Information supplied ->
-- -- --

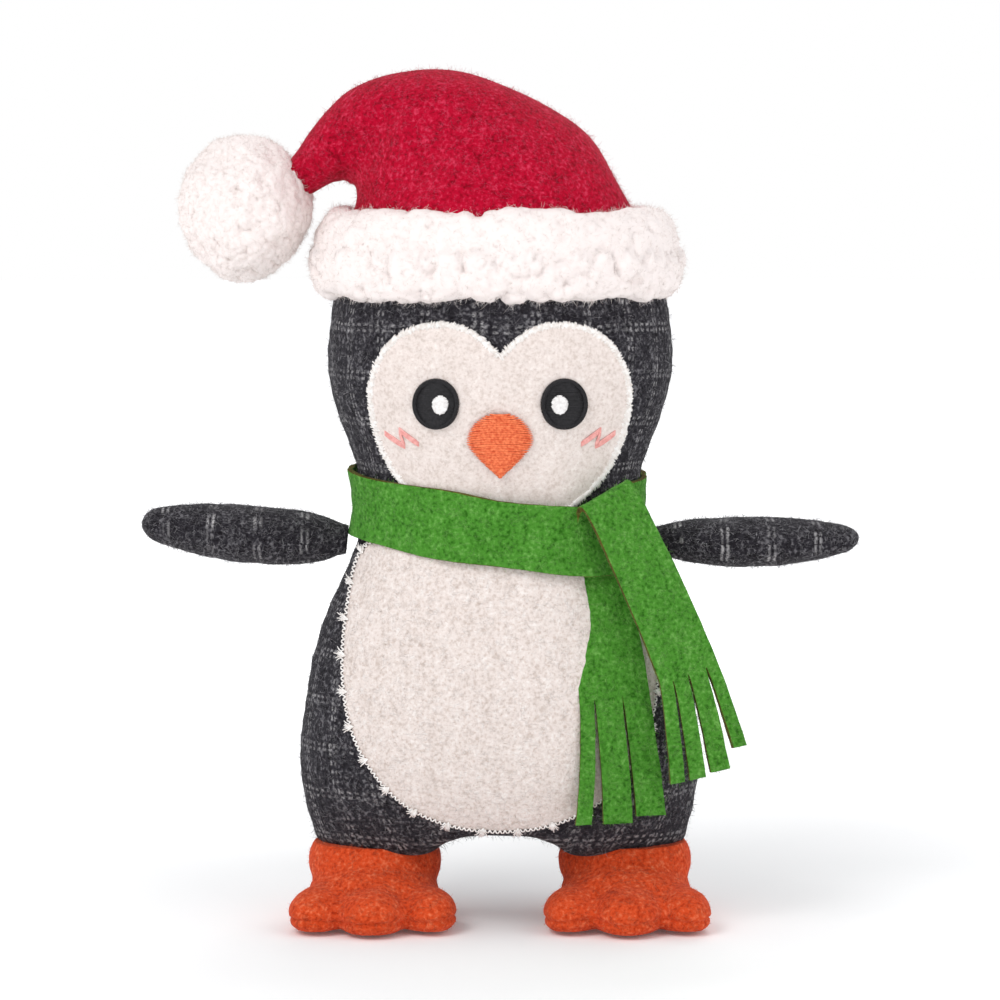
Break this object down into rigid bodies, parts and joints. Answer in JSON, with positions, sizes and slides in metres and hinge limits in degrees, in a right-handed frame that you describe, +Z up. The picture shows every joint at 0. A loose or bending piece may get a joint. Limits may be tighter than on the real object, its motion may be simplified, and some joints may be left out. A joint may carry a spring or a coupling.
{
  "type": "plush_toy",
  "caption": "Stuffed standing penguin with outstretched wings, felt feet, appliqued face and belly, fringed scarf and a floppy hat with a fleece pompom",
  "frame": {"origin": "on the floor, under the middle of the toy's bounding box", "axes": "+Z up; the toy faces -Y, so +X is its own left side"},
  "size_m": [0.252, 0.0962, 0.2999],
  "materials": {
    "checked_wool": "matte",
    "filling": "matte",
    "cream_felt": "matte",
    "oatmeal_wool": "matte",
    "cream_thread": "matte",
    "black_thread": "matte",
    "white_thread": "matte",
    "orange_thread": "matte",
    "pink_thread": "matte",
    "green_felt": "matte",
    "red_felt": "matte",
    "fleece": "matte",
    "orange_felt": "matte"
  },
  "bodies": {
    "torso": {"body_front_panel": "checked_wool", "body_back_panel": "checked_wool", "body_filling": "filling", "face_patch": "cream_felt", "face_stitching": "cream_thread", "belly_patch": "oatmeal_wool", "belly_stitching": "cream_thread", "left_eye": "black_thread", "left_eye_glint": "white_thread", "right_eye": "black_thread", "right_eye_glint": "white_thread", "beak": "orange_thread", "left_blush": "pink_thread", "right_blush": "pink_thread", "left_foot_upper": "orange_felt", "left_foot_sole": "orange_felt", "left_foot_filling": "filling", "right_foot_upper": "orange_felt", "right_foot_sole": "orange_felt", "right_foot_filling": "filling", "scarf_wrap": "green_felt", "hat_crown": "red_felt", "hat_brim": "fleece"},
    "left_wing": {"left_wing_top_panel": "checked_wool", "left_wing_bottom_panel": "checked_wool", "left_wing_filling": "filling"},
    "right_wing": {"right_wing_top_panel": "checked_wool", "right_wing_bottom_panel": "checked_wool", "right_wing_filling": "filling"},
    "tail_under": {"scarf_tail_under": "green_felt"},
    "tail_over": {"scarf_tail_over": "green_felt"},
    "hat_tip": {"hat_tip": "red_felt"},
    "pompom": {"pompom_cover": "fleece", "pompom_filling": "filling"}
  },
  "joints": [
    {"name": "left_wing_flap", "type": "hinge", "parent": "torso", "child": "left_wing", "pos_m": [0.05594, 0, 0.133], "axis": [0, -1, 0], "range_deg": [-35, 30], "stiffness_Nm_per_rad": 0.05},
    {"name": "right_wing_flap", "type": "hinge", "parent": "torso", "child": "right_wing", "pos_m": [-0.05594, 0, 0.133], "axis": [0, 1, 0], "range_deg": [-35, 30], "stiffness_Nm_per_rad": 0.05},
    {"name": "hat_tip_lift", "type": "hinge", "parent": "torso", "child": "hat_tip", "pos_m": [-0.04525, 0, 0.28002], "axis": [0, 1, 0], "range_deg": [0, 34]},
    {"name": "pompom_swing", "type": "hinge", "parent": "hat_tip", "child": "pompom", "pos_m": [-0.06853, 0, 0.26055], "axis": [0, 0, 1], "range_deg": [-25, 25], "stiffness_Nm_per_rad": 0.01},
    {"name": "scarf_over_lift", "type": "hinge", "parent": "torso", "child": "tail_over", "pos_m": [0.03879, -0.03307, 0.15059], "axis": [-0.8948, -0.2615, -0.3618], "range_deg": [0, 80]},
    {"name": "scarf_under_lift", "type": "hinge", "parent": "torso", "child": "tail_under", "pos_m": [0.03651, -0.03729, 0.12039], "axis": [-0.9457, -0.3149, -0.0801], "range_deg": [0, 80]}
  ],
  "couplings": [
    {"joint": "scarf_under_lift", "follows": "scarf_over_lift", "ratio": 1}
  ]
}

-- -- --

Given exercise -> Copy down the material exactly as written.

Exercise solution ->
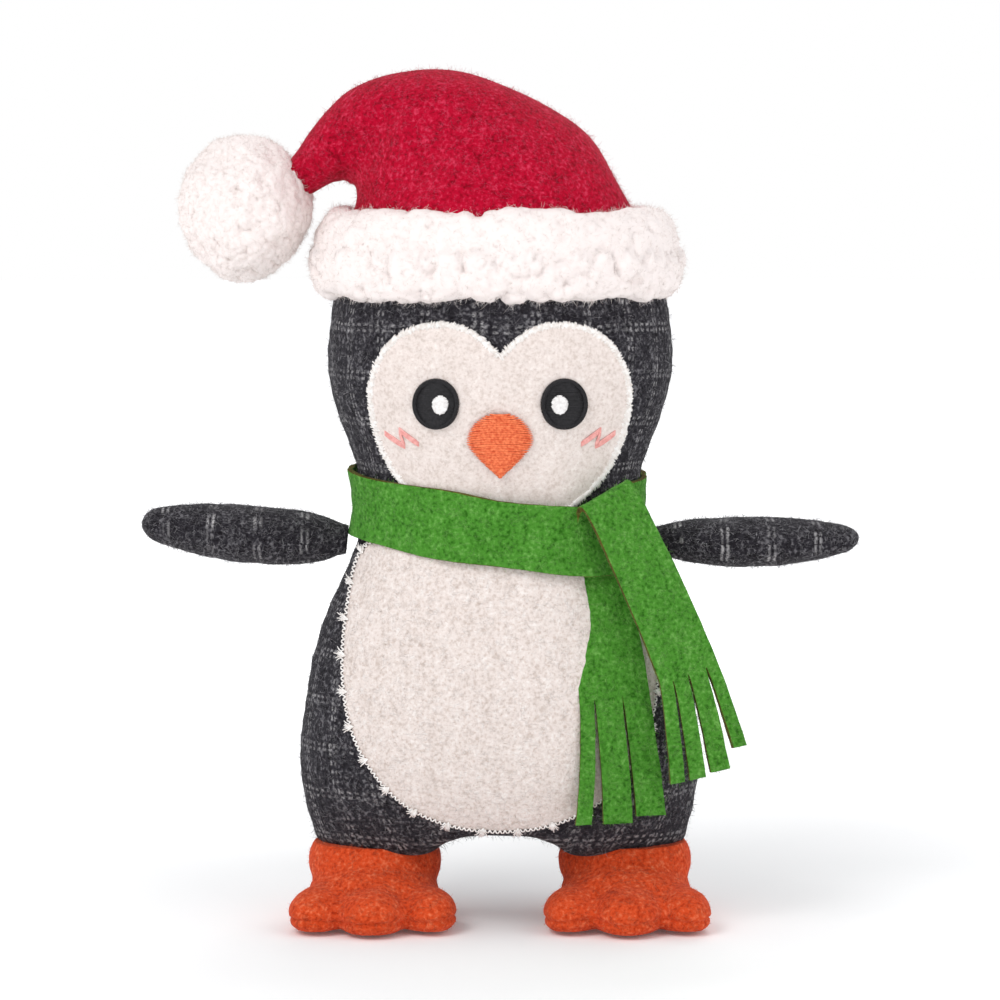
Break this object down into rigid bodies, parts and joints. Answer in JSON, with positions, sizes and slides in metres and hinge limits in degrees, in a right-handed frame that you describe, +Z up. The picture shows every joint at 0. A loose or bending piece may get a joint. Limits may be tighter than on the real object, its motion may be simplified, and some joints may be left out. A joint may carry a spring or a coupling.
{
  "type": "plush_toy",
  "caption": "Stuffed standing penguin with outstretched wings, felt feet, appliqued face and belly, fringed scarf and a floppy hat with a fleece pompom",
  "frame": {"origin": "on the floor, under the middle of the toy's bounding box", "axes": "+Z up; the toy faces -Y, so +X is its own left side"},
  "size_m": [0.252, 0.0962, 0.2999],
  "materials": {
    "checked_wool": "matte",
    "filling": "matte",
    "cream_felt": "matte",
    "oatmeal_wool": "matte",
    "cream_thread": "matte",
    "black_thread": "matte",
    "white_thread": "matte",
    "orange_thread": "matte",
    "pink_thread": "matte",
    "green_felt": "matte",
    "red_felt": "matte",
    "fleece": "matte",
    "orange_felt": "matte"
  },
  "bodies": {
    "torso": {"body_front_panel": "checked_wool", "body_back_panel": "checked_wool", "body_filling": "filling", "face_patch": "cream_felt", "face_stitching": "cream_thread", "belly_patch": "oatmeal_wool", "belly_stitching": "cream_thread", "left_eye": "black_thread", "left_eye_glint": "white_thread", "right_eye": "black_thread", "right_eye_glint": "white_thread", "beak": "orange_thread", "left_blush": "pink_thread", "right_blush": "pink_thread", "left_foot_upper": "orange_felt", "left_foot_sole": "orange_felt", "left_foot_filling": "filling", "right_foot_upper": "orange_felt", "right_foot_sole": "orange_felt", "right_foot_filling": "filling", "scarf_wrap": "green_felt", "hat_crown": "red_felt", "hat_brim": "fleece"},
    "left_wing": {"left_wing_top_panel": "checked_wool", "left_wing_bottom_panel": "checked_wool", "left_wing_filling": "filling"},
    "right_wing": {"right_wing_top_panel": "checked_wool", "right_wing_bottom_panel": "checked_wool", "right_wing_filling": "filling"},
    "tail_under": {"scarf_tail_under": "green_felt"},
    "tail_over": {"scarf_tail_over": "green_felt"},
    "hat_tip": {"hat_tip": "red_felt"},
    "pompom": {"pompom_cover": "fleece", "pompom_filling": "filling"}
  },
  "joints": [
    {"name": "left_wing_flap", "type": "hinge", "parent": "torso", "child": "left_wing", "pos_m": [0.05594, 0, 0.133], "axis": [0, -1, 0], "range_deg": [-35, 30], "stiffness_Nm_per_rad": 0.05},
    {"name": "right_wing_flap", "type": "hinge", "parent": "torso", "child": "right_wing", "pos_m": [-0.05594, 0, 0.133], "axis": [0, 1, 0], "range_deg": [-35, 30], "stiffness_Nm_per_rad": 0.05},
    {"name": "hat_tip_lift", "type": "hinge", "parent": "torso", "child": "hat_tip", "pos_m": [-0.04525, 0, 0.28002], "axis": [0, 1, 0], "range_deg": [0, 34]},
    {"name": "pompom_swing", "type": "hinge", "parent": "hat_tip", "child": "pompom", "pos_m": [-0.06853, 0, 0.26055], "axis": [0, 0, 1], "range_deg": [-25, 25], "stiffness_Nm_per_rad": 0.01},
    {"name": "scarf_over_lift", "type": "hinge", "parent": "torso", "child": "tail_over", "pos_m": [0.03879, -0.03307, 0.15059], "axis": [-0.8948, -0.2615, -0.3618], "range_deg": [0, 80]},
    {"name": "scarf_under_lift", "type": "hinge", "parent": "torso", "child": "tail_under", "pos_m": [0.03651, -0.03729, 0.12039], "axis": [-0.9457, -0.3149, -0.0801], "range_deg": [0, 80]}
  ],
  "couplings": [
    {"joint": "scarf_under_lift", "follows": "scarf_over_lift", "ratio": 1}
  ]
}